Regarding cost-effectiveness, current estimates (which admittedly include a lot of assumptions) indicate that fusion can be commercially viable. The energy will cost a little more than current fission reactors, but will still be competitive in the market. If we take into consideration the externalized costs of global warming and the health effects from pollution, then fusion becomes even more competitive.

Regarding fission, we have to consider the cost of long-term storage of nuclear waste. Also, we need to consider the implications of producing fissionable waste as a byproduct that can be ultimately converted into weapons-grade material.

Likely the upfront costs of fusion energy will be high, but the long term investment will be worth it.

Perhaps the most difficult variable to predict is how long it will take to have a commercial fusion power plant. The MIT estimate of 15 years is definitely optimistic, and experts disagree on how realistic it is. Fifteen years is long enough in terms of developing technology that essentially it translate into – we have no idea.

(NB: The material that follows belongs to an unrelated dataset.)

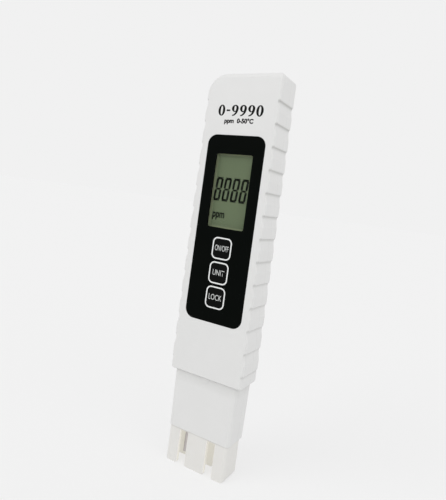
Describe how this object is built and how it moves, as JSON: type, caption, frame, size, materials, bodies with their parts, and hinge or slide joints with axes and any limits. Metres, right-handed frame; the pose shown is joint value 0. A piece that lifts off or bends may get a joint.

Usually such projections assume that everything goes well, all hurdles are overcome, no new hurdles or problems are encountered, and the stars align perfectly. If you double such estimates you are probably closer to the mark.

Still, if we can have working fusion plants in 20-30 years that would be great. But – this probably won’t be soon enough to prevent serious consequences from global warming. We can’t ignore the problem and just wait for our fusion reactors. It will also take time to build fusion plants – it will probably take decades to replace a significant number of coal and gas power plants.

It is perhaps reasonable to guess that by the end of this century we will have a significant fusion energy infrastructure. But we will be way past our carbon budget by then. We will need renewable energy and fission power in the meantime as a bridge to our fusion future.